There should be no problem,I have a school of 8 in My 90 gal. Tetra Tank and they are probably the most laid back Tetra's I have in there.


----------



## rickwaines (Jan 2, 2011)

JohnnyAppleSnail said:


> There should be no problem,I have a school of 8 in My 90 gal. Tetra Tank and they are probably the most laid back Tetra's I have in there.

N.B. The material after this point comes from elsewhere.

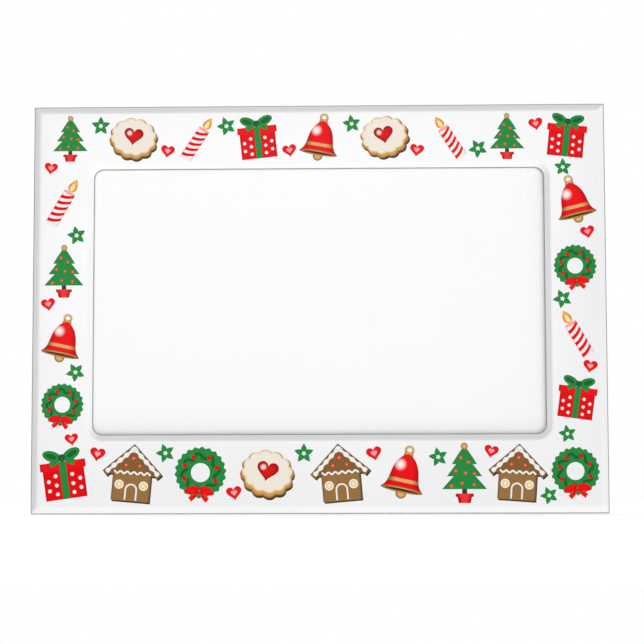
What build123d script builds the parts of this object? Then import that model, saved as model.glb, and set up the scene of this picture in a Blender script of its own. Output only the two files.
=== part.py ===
from build123d import *

import os

# A magnetic photo frame: a glossy white border with a landscape window, a clear pane behind the
# window, a thin pocket that is open at the top, a blank print with its backing card in the
# pocket, a back panel with a thumb notch, and a flexible magnet sheet that holds it to steel.
#
# Millimetres. X runs to the right as the frame is looked at, Z is up, and the front faces -Y.
# The origin is on the magnet sheet's contact face, at the centre of the frame's outline.
# Heights are measured from that face towards the viewer, so a height h lies at Y = -h.

# The print that the pocket takes, and how much of it the border hides
print_width = 152.4
print_height = 101.6
window_side_lap = 6.35
window_end_lap = 9.525

# Border around the window
side_border = 19.05
top_border = 20.0
bottom_border = 24.45
window_corner_radius = 2.9
outer_corner_radius = 0.4

# Soft bevels of the border's face, outside and around the window
outer_bevel_width = 2.05
outer_bevel_depth = 1.4
outer_blend_radius = 1.9
inner_bevel_width = 1.95
inner_bevel_depth = 1.3
inner_blend_radius = 2.0
rim_radius = 0.3
rear_rim_radius = 0.3

# Thicknesses, from the magnet to the face
magnet_thickness = 0.8
magnet_tape_thickness = 0.1
back_panel_thickness = 1.2
rear_tape_thickness = 0.15
spacer_thickness = 1.2
front_tape_thickness = 0.15
border_thickness = 2.5
pane_thickness = 0.3
pane_tape_thickness = 0.15
print_thickness = 0.25
card_thickness = 1.0

# The backing card's corners, and the room that card and print have in the pocket
card_corner_radius = 1.0
print_side_clearance = 0.5
print_seat_clearance = 0.1
print_face_clearance = 0.1

# The pane in the border's rear rebate, and the tape ring that holds it
rebate_lap = 5.0
rebate_corner_radius = 1.5
pane_clearance = 0.2
pane_corner_radius = 1.2
pane_tape_margin = 1.0
pane_tape_width = 3.0
pane_tape_corner_radius = 1.0

# Back panel, spacers and their tapes
panel_inset = 1.5
panel_corner_radius = 2.0
panel_rim_radius = 0.4
slot_lead_in = 0.5
spacer_inset = 0.6
spacer_joint_gap = 0.1
spacer_tape_inset = 0.8

# Thumb notch at the top of the back panel and the magnet
thumb_radius = 12.0
thumb_reach = 9.0
magnet_inset = 3.0
magnet_corner_radius = 3.0
magnet_notch_margin = 1.5
magnet_tape_inset = 1.0

# How far from its plane an edge may be picked out
pick_tolerance = 0.02

# Sizes that follow from the print and the border
window_width = print_width - 2 * window_side_lap
window_height = print_height - 2 * window_end_lap
frame_width = window_width + 2 * side_border
frame_height = window_height + top_border + bottom_border
window_rise = (bottom_border - top_border) / 2

# Heights above the magnet's contact face
magnet_tape_back = magnet_thickness
panel_back = magnet_tape_back + magnet_tape_thickness
rear_tape_back = panel_back + back_panel_thickness
spacer_back = rear_tape_back + rear_tape_thickness
front_tape_back = spacer_back + spacer_thickness
border_back = front_tape_back + front_tape_thickness
face_height = border_back + border_thickness
pane_tape_back = border_back + pane_thickness
rebate_depth = pane_thickness + pane_tape_thickness
print_back = border_back - print_face_clearance - print_thickness
card_back = print_back - card_thickness

# Places across and up the frame
print_bottom = window_rise - print_height / 2
print_top = window_rise + print_height / 2
panel_width = frame_width - 2 * panel_inset
panel_height = frame_height - 2 * panel_inset
notch_centre = print_top - thumb_reach + thumb_radius
pocket_half_width = print_width / 2 + print_side_clearance
pocket_floor = print_bottom - print_seat_clearance
spacer_half_width = panel_width / 2 - spacer_inset
spacer_top = panel_height / 2 - spacer_inset
side_spacer_bottom = pocket_floor + spacer_joint_gap
magnet_width = panel_width - 2 * magnet_inset
magnet_height = panel_height - 2 * magnet_inset


def slab(outline, back, thickness):
    """A flat sheet, from an outline across X and Z, whose rear face is at a height."""
    return extrude(Plane.XZ.offset(back) * outline, amount=thickness)


def rounded(width, height, radius, rise=0):
    """A rectangle with round corners, its centre a little way up."""
    return Pos(0, rise) * RectangleRounded(width, height, radius)


def grown_window(margin, radius):
    """The window's outline, larger all round by a margin."""
    return rounded(window_width + 2 * margin, window_height + 2 * margin, radius, window_rise)


def span(left, right, bottom, top):
    """A rectangle between two X and two Z values."""
    return Pos((left + right) / 2, (bottom + top) / 2) * Rectangle(right - left, top - bottom)


def thumb_opening(radius):
    """A notch with a round floor, open past the frame's top edge."""
    return Pos(0, notch_centre) * Circle(radius) + span(-radius, radius, notch_centre, frame_height / 2)


def front_face(body):
    """The flat face that the viewer sees."""
    return body.faces().sort_by(Axis.Y)[0]


def rear_face(body):
    """The flat face that lies nearest the magnet."""
    return body.faces().sort_by(Axis.Y)[-1]


def edges_at_height(body, height):
    """The edges that lie at one height above the magnet's contact face."""
    return body.edges().filter_by_position(Axis.Y, -height - pick_tolerance, -height + pick_tolerance)


def front_border():
    """The border: a plate with a window, soft bevels in front and a rebate behind for the pane."""
    outline = Rectangle(frame_width, frame_height) - grown_window(0, window_corner_radius)
    body = slab(outline, border_back, border_thickness)
    face = front_face(body)
    body = chamfer(face.outer_wire().edges(), outer_bevel_width, outer_bevel_depth, reference=face)
    face = front_face(body)
    body = chamfer(face.inner_wires()[0].edges(), inner_bevel_width, inner_bevel_depth, reference=face)
    body = fillet(front_face(body).outer_wire().edges(), outer_blend_radius)
    body = fillet(front_face(body).inner_wires()[0].edges(), inner_blend_radius)
    body = fillet(edges_at_height(body, face_height - inner_bevel_depth), rim_radius)
    body = fillet(edges_at_height(body, face_height - outer_bevel_depth), rim_radius)
    body = fillet(rear_face(body).outer_wire().edges(), rear_rim_radius)
    body &= slab(rounded(frame_width, frame_height, outer_corner_radius), border_back, border_thickness)
    return body - slab(grown_window(rebate_lap, rebate_corner_radius), border_back, rebate_depth)


def window_pane():
    """The clear sheet behind the window, flush with the border's rear face."""
    return slab(grown_window(rebate_lap - pane_clearance, pane_corner_radius), border_back, pane_thickness)


def pane_tape():
    """The thin adhesive ring between the pane and the floor of its rebate."""
    outer_margin = rebate_lap - pane_tape_margin
    inner_margin = outer_margin - pane_tape_width
    outer = grown_window(outer_margin, pane_tape_corner_radius + pane_tape_width)
    ring = outer - grown_window(inner_margin, pane_tape_corner_radius)
    return slab(ring, pane_tape_back, pane_tape_thickness)


def rail_spans():
    """The left, right and bottom rails of the pocket, as X and Z limits."""
    return {
        "left": (-spacer_half_width, -pocket_half_width, side_spacer_bottom, spacer_top),
        "right": (pocket_half_width, spacer_half_width, side_spacer_bottom, spacer_top),
        "bottom": (-spacer_half_width, spacer_half_width, -spacer_top, pocket_floor),
    }


def spacer(limits):
    """One rail between the border and the back panel."""
    return slab(span(*limits), spacer_back, spacer_thickness)


def spacer_tape(limits, back, thickness):
    """The double-sided tape on one face of a rail, a little smaller than the rail."""
    left, right, bottom, top = limits
    inset = spacer_tape_inset
    return slab(span(left + inset, right - inset, bottom + inset, top - inset), back, thickness)


def back_panel():
    """The rear sheet, with the thumb notch and a lead-in for the print along its top edge."""
    outline = rounded(panel_width, panel_height, panel_corner_radius) - thumb_opening(thumb_radius)
    body = slab(outline, panel_back, back_panel_thickness)
    top_edges = edges_at_height(body, rear_tape_back).filter_by(Axis.X).group_by(Axis.Z)[-1]
    body = chamfer(top_edges, slot_lead_in)
    return fillet(rear_face(body).outer_wire().edges(), panel_rim_radius)


def magnet_outline(inset):
    """The magnet sheet's outline, notched for the thumb, smaller all round by an inset."""
    sheet = rounded(magnet_width - 2 * inset, magnet_height - 2 * inset, magnet_corner_radius - inset)
    return sheet - thumb_opening(thumb_radius + magnet_notch_margin + inset)


def magnet_sheet():
    """The flexible magnet that the frame hangs by."""
    return slab(magnet_outline(0), 0, magnet_thickness)


def magnet_tape():
    """The adhesive film that bonds the magnet to the back panel."""
    return slab(magnet_outline(magnet_tape_inset), magnet_tape_back, magnet_tape_thickness)


def photo_print():
    """A blank print, standing on the bottom rail close behind the pane."""
    return slab(Pos(0, window_rise) * Rectangle(print_width, print_height), print_back, print_thickness)


def photo_backing_card():
    """The stiff card behind the print, which it slides in and out with."""
    outline = rounded(print_width, print_height, card_corner_radius, window_rise)
    return slab(outline, card_back, card_thickness)


def main():
    parts = {
        "front_border": front_border(),
        "window_pane": window_pane(),
        "pane_tape": pane_tape(),
        "back_panel": back_panel(),
        "magnet_tape": magnet_tape(),
        "magnet_sheet": magnet_sheet(),
        "photo_print": photo_print(),
        "photo_backing_card": photo_backing_card(),
    }
    for side, limits in rail_spans().items():
        parts["spacer_" + side] = spacer(limits)
        parts["front_tape_" + side] = spacer_tape(limits, front_tape_back, front_tape_thickness)
        parts["rear_tape_" + side] = spacer_tape(limits, rear_tape_back, rear_tape_thickness)

    os.makedirs("parts", exist_ok=True)
    for name, part in parts.items():
        export_step(part, f"parts/{name}.step")


main()
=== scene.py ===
import math

import bpy
import numpy as np
from mathutils import Euler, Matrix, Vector


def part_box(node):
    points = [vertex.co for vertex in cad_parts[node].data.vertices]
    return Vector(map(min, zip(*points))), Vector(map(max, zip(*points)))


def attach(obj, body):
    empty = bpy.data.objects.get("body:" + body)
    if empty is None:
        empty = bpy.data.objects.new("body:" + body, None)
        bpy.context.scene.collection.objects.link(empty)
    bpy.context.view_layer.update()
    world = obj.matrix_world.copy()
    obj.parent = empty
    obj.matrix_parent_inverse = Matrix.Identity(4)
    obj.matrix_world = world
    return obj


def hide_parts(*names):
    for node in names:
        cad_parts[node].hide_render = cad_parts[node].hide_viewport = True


# A magnetic photo frame: a glossy white border with festive ornaments printed on it, a clear pane,
# a blank print in the pocket, a back panel and a flexible magnet. Metres, in the CAD model's frame:
# the front faces -Y and Z is up. A height is measured from the magnet's face towards the viewer.

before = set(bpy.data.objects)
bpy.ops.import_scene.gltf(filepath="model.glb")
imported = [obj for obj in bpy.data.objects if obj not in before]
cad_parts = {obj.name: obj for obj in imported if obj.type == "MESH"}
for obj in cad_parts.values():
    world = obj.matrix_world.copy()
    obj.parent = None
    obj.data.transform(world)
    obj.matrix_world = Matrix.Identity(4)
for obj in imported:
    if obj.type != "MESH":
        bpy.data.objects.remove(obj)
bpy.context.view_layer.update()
border_body = "frame"

MM = 0.001
DEGREE = math.pi / 180

# Border, as the CAD model has it
border_low, border_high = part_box("front_border")
frame_half_width = border_high[0]
frame_half_height = border_high[2]
border_back = -border_high[1]
face_height = -border_low[1]
window_half_width = 69.85 * MM
window_half_height = 41.275 * MM
window_rise = 2.225 * MM
window_radius = 2.9 * MM
corner_radius = 0.4 * MM
rim_radius = 0.3 * MM
rear_rim_radius = 0.3 * MM
rebate_lap = 5.0 * MM
rebate_radius = 1.5 * MM
rebate_depth = 0.45 * MM

# The soft bevels: width and depth to the corner of slope and face, and the radius that blends it
outer_bevel = (2.05 * MM, 1.4 * MM, 1.9 * MM)
inner_bevel = (1.95 * MM, 1.3 * MM, 2.0 * MM)

# A thin grey line of painted shade, in place of the shaded edge, runs along every moulded rim, this far in
# from the wall and down it
outer_rim_shade_line = 0.38 * MM
inner_rim_shade_line = 0.3 * MM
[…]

any thoughts on longevity at the higher temps?


----------



## JohnnyAppleSnail (May 30, 2010)

Well My Tank right now is around 82 and they seem fine,usually the temp is 80 but amazingly our weather lately has been warmer raising My Tank temps a couple degrees. Myself, I wouldn't feel comfortable going over 82.


----------



## gsneufeld (Jan 28, 2012)

It depends on the species in question... Neon tetras are one example of tetra that often are kept at the wrong temperatures. They prefer cooler water (72-77 degrees) whereas some tetras like warmer water that discus appreciate... I've heard that cardinal tetras are popular with discus keepers because they can be kept in mid 80s without trouble.


----------



## Luke78 (Apr 24, 2010)

Smaller tetras will eventually become a meal for Discus.Now i haven't had an experience seeing this happen with domestic discus, but after keeping 'wilds' sooner or later they all disappear.I learned the hard way and in the end was left with a handful of larger rummies and cardinals whom were a tad bigger and faster to catch i guess.Higher temps will shorten the life span of some tetras as i tried keeping a few different kinds together, some lasted others didnt so picking the right tank mates goes a long way.



gsneufeld said:


> It depends on the species in question... Neon tetras are one example of tetra that often are kept at the wrong temperatures. They prefer cooler water (72-77 degrees) whereas some tetras like warmer water that discus appreciate... I've heard that cardinal tetras are popular with discus keepers because they can be kept in mid 80s without trouble.


----------